*Stated goal:* Return all of the lines below exactly as they are.

(Records from a data source)
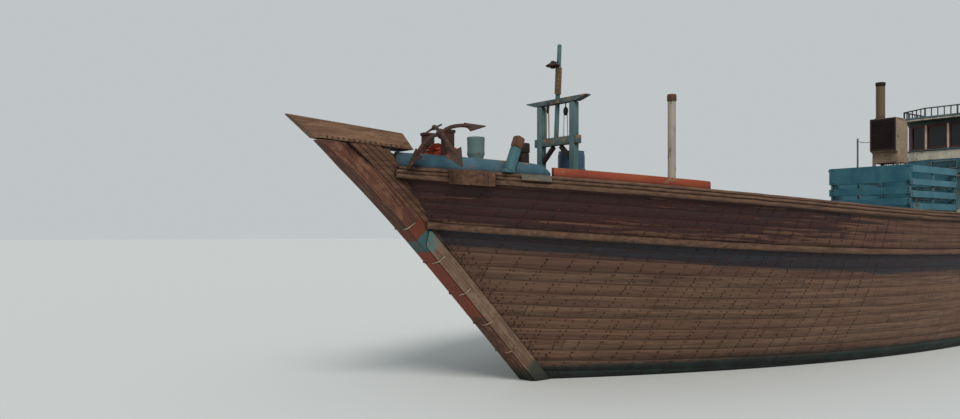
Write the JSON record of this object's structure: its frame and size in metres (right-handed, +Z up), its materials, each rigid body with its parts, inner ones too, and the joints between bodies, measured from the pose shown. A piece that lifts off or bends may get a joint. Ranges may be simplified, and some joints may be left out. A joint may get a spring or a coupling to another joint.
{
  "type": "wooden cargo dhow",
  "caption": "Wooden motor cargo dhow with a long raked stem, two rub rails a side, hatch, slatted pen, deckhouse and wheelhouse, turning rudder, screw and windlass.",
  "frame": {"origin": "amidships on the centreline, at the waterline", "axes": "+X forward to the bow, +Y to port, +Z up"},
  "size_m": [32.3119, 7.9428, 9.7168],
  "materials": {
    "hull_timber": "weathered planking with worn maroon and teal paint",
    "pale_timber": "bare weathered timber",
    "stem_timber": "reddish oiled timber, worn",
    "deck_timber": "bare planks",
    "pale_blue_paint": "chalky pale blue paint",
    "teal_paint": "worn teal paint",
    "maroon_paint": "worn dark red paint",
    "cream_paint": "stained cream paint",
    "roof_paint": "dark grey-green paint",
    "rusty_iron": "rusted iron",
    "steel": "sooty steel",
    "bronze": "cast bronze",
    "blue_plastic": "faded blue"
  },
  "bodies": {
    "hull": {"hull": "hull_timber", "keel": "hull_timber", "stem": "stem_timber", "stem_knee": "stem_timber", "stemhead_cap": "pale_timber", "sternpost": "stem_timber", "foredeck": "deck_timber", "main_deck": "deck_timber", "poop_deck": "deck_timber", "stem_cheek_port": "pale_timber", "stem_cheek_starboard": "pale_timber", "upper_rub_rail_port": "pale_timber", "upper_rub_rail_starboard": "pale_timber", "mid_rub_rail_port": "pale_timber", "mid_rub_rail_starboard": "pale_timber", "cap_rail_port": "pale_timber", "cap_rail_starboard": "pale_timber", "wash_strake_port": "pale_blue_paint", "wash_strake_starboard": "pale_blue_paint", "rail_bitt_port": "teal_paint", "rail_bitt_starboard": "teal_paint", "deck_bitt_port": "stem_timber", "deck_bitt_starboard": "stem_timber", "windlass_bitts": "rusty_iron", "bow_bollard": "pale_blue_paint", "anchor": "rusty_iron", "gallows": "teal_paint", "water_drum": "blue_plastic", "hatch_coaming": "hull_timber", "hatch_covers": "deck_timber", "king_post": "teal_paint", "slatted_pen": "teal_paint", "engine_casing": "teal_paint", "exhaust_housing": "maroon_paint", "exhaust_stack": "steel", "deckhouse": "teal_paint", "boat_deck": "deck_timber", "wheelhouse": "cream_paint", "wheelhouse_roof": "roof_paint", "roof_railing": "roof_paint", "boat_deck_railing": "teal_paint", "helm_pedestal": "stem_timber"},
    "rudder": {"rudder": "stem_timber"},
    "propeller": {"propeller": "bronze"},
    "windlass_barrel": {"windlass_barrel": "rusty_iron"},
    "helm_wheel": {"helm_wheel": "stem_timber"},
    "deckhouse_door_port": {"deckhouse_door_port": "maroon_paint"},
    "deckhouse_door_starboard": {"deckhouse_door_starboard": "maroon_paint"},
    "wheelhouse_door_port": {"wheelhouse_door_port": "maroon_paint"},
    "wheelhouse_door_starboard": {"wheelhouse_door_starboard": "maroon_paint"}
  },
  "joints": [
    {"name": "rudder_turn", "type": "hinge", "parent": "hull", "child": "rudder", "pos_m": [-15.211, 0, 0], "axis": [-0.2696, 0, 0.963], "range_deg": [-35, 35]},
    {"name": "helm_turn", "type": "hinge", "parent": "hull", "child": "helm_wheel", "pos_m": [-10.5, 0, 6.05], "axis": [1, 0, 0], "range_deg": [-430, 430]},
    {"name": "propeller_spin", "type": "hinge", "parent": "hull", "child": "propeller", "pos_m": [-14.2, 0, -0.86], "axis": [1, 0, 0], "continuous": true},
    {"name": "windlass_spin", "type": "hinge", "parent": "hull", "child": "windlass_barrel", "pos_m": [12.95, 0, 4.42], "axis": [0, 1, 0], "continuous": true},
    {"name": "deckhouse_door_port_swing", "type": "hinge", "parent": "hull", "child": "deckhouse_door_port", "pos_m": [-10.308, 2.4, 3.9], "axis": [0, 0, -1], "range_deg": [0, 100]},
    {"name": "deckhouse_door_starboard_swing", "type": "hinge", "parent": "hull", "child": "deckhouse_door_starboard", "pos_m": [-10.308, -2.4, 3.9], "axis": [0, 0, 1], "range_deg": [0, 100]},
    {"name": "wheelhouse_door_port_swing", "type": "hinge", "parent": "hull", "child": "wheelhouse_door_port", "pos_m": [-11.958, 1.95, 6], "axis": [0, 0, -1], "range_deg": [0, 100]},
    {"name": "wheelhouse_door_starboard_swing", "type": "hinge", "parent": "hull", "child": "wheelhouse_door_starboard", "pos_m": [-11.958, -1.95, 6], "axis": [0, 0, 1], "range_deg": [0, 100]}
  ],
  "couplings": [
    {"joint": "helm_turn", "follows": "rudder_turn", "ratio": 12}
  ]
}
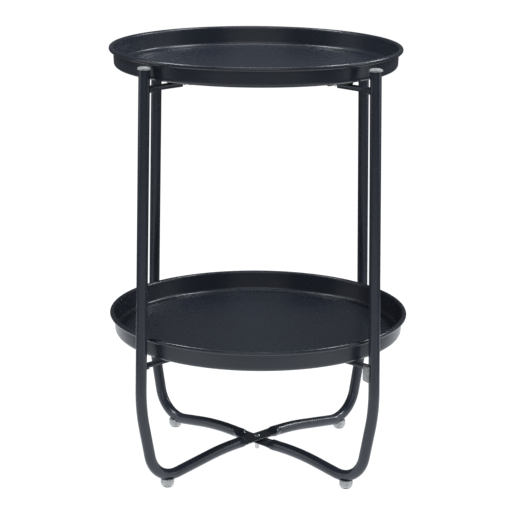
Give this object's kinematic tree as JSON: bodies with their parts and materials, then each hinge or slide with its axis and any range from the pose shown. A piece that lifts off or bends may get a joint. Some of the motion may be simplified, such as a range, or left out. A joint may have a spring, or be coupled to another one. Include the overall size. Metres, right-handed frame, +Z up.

*Finished answer:*
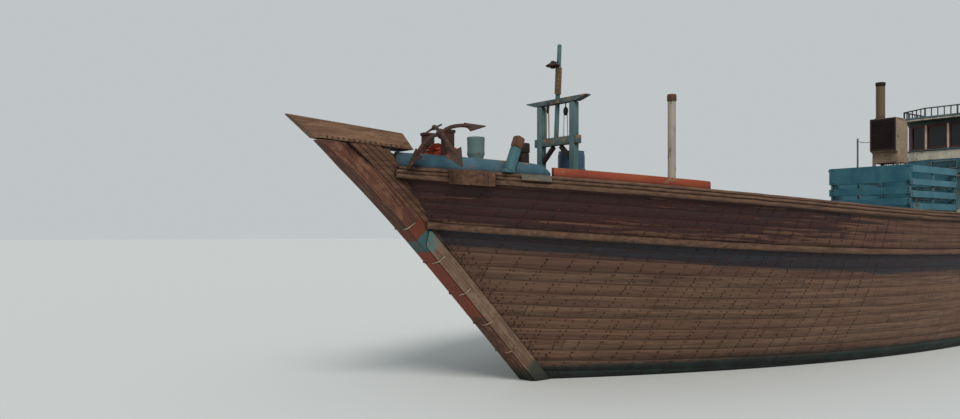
Write the JSON record of this object's structure: its frame and size in metres (right-handed, +Z up), its materials, each rigid body with its parts, inner ones too, and the joints between bodies, measured from the pose shown. A piece that lifts off or bends may get a joint. Ranges may be simplified, and some joints may be left out. A joint may get a spring or a coupling to another joint.
{
  "type": "wooden cargo dhow",
  "caption": "Wooden motor cargo dhow with a long raked stem, two rub rails a side, hatch, slatted pen, deckhouse and wheelhouse, turning rudder, screw and windlass.",
  "frame": {"origin": "amidships on the centreline, at the waterline", "axes": "+X forward to the bow, +Y to port, +Z up"},
  "size_m": [32.3119, 7.9428, 9.7168],
  "materials": {
    "hull_timber": "weathered planking with worn maroon and teal paint",
    "pale_timber": "bare weathered timber",
    "stem_timber": "reddish oiled timber, worn",
    "deck_timber": "bare planks",
    "pale_blue_paint": "chalky pale blue paint",
    "teal_paint": "worn teal paint",
    "maroon_paint": "worn dark red paint",
    "cream_paint": "stained cream paint",
    "roof_paint": "dark grey-green paint",
    "rusty_iron": "rusted iron",
    "steel": "sooty steel",
    "bronze": "cast bronze",
    "blue_plastic": "faded blue"
  },
  "bodies": {
    "hull": {"hull": "hull_timber", "keel": "hull_timber", "stem": "stem_timber", "stem_knee": "stem_timber", "stemhead_cap": "pale_timber", "sternpost": "stem_timber", "foredeck": "deck_timber", "main_deck": "deck_timber", "poop_deck": "deck_timber", "stem_cheek_port": "pale_timber", "stem_cheek_starboard": "pale_timber", "upper_rub_rail_port": "pale_timber", "upper_rub_rail_starboard": "pale_timber", "mid_rub_rail_port": "pale_timber", "mid_rub_rail_starboard": "pale_timber", "cap_rail_port": "pale_timber", "cap_rail_starboard": "pale_timber", "wash_strake_port": "pale_blue_paint", "wash_strake_starboard": "pale_blue_paint", "rail_bitt_port": "teal_paint", "rail_bitt_starboard": "teal_paint", "deck_bitt_port": "stem_timber", "deck_bitt_starboard": "stem_timber", "windlass_bitts": "rusty_iron", "bow_bollard": "pale_blue_paint", "anchor": "rusty_iron", "gallows": "teal_paint", "water_drum": "blue_plastic", "hatch_coaming": "hull_timber", "hatch_covers": "deck_timber", "king_post": "teal_paint", "slatted_pen": "teal_paint", "engine_casing": "teal_paint", "exhaust_housing": "maroon_paint", "exhaust_stack": "steel", "deckhouse": "teal_paint", "boat_deck": "deck_timber", "wheelhouse": "cream_paint", "wheelhouse_roof": "roof_paint", "roof_railing": "roof_paint", "boat_deck_railing": "teal_paint", "helm_pedestal": "stem_timber"},
    "rudder": {"rudder": "stem_timber"},
    "propeller": {"propeller": "bronze"},
    "windlass_barrel": {"windlass_barrel": "rusty_iron"},
    "helm_wheel": {"helm_wheel": "stem_timber"},
    "deckhouse_door_port": {"deckhouse_door_port": "maroon_paint"},
    "deckhouse_door_starboard": {"deckhouse_door_starboard": "maroon_paint"},
    "wheelhouse_door_port": {"wheelhouse_door_port": "maroon_paint"},
    "wheelhouse_door_starboard": {"wheelhouse_door_starboard": "maroon_paint"}
  },
  "joints": [
    {"name": "rudder_turn", "type": "hinge", "parent": "hull", "child": "rudder", "pos_m": [-15.211, 0, 0], "axis": [-0.2696, 0, 0.963], "range_deg": [-35, 35]},
    {"name": "helm_turn", "type": "hinge", "parent": "hull", "child": "helm_wheel", "pos_m": [-10.5, 0, 6.05], "axis": [1, 0, 0], "range_deg": [-430, 430]},
    {"name": "propeller_spin", "type": "hinge", "parent": "hull", "child": "propeller", "pos_m": [-14.2, 0, -0.86], "axis": [1, 0, 0], "continuous": true},
    {"name": "windlass_spin", "type": "hinge", "parent": "hull", "child": "windlass_barrel", "pos_m": [12.95, 0, 4.42], "axis": [0, 1, 0], "continuous": true},
    {"name": "deckhouse_door_port_swing", "type": "hinge", "parent": "hull", "child": "deckhouse_door_port", "pos_m": [-10.308, 2.4, 3.9], "axis": [0, 0, -1], "range_deg": [0, 100]},
    {"name": "deckhouse_door_starboard_swing", "type": "hinge", "parent": "hull", "child": "deckhouse_door_starboard", "pos_m": [-10.308, -2.4, 3.9], "axis": [0, 0, 1], "range_deg": [0, 100]},
    {"name": "wheelhouse_door_port_swing", "type": "hinge", "parent": "hull", "child": "wheelhouse_door_port", "pos_m": [-11.958, 1.95, 6], "axis": [0, 0, -1], "range_deg": [0, 100]},
    {"name": "wheelhouse_door_starboard_swing", "type": "hinge", "parent": "hull", "child": "wheelhouse_door_starboard", "pos_m": [-11.958, -1.95, 6], "axis": [0, 0, 1], "range_deg": [0, 100]}
  ],
  "couplings": [
    {"joint": "helm_turn", "follows": "rudder_turn", "ratio": 12}
  ]
}
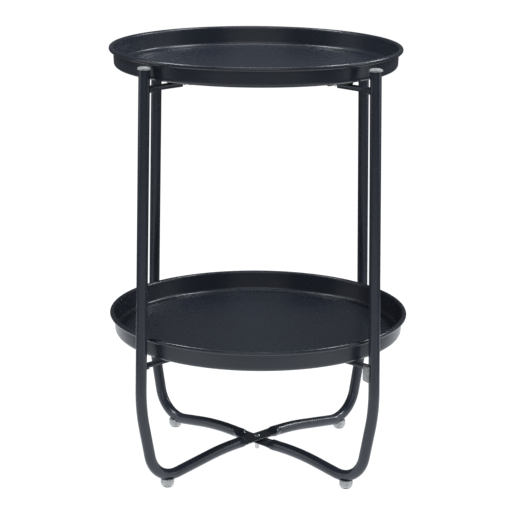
Give this object's kinematic tree as JSON: bodies with their parts and materials, then each hinge or slide with its axis and any range from the pose shown. A piece that lifts off or bends may get a joint. Some of the motion may be simplified, such as a range, or left out. A joint may have a spring, or be coupled to another one. Include the overall size. Metres, right-handed frame, +Z up.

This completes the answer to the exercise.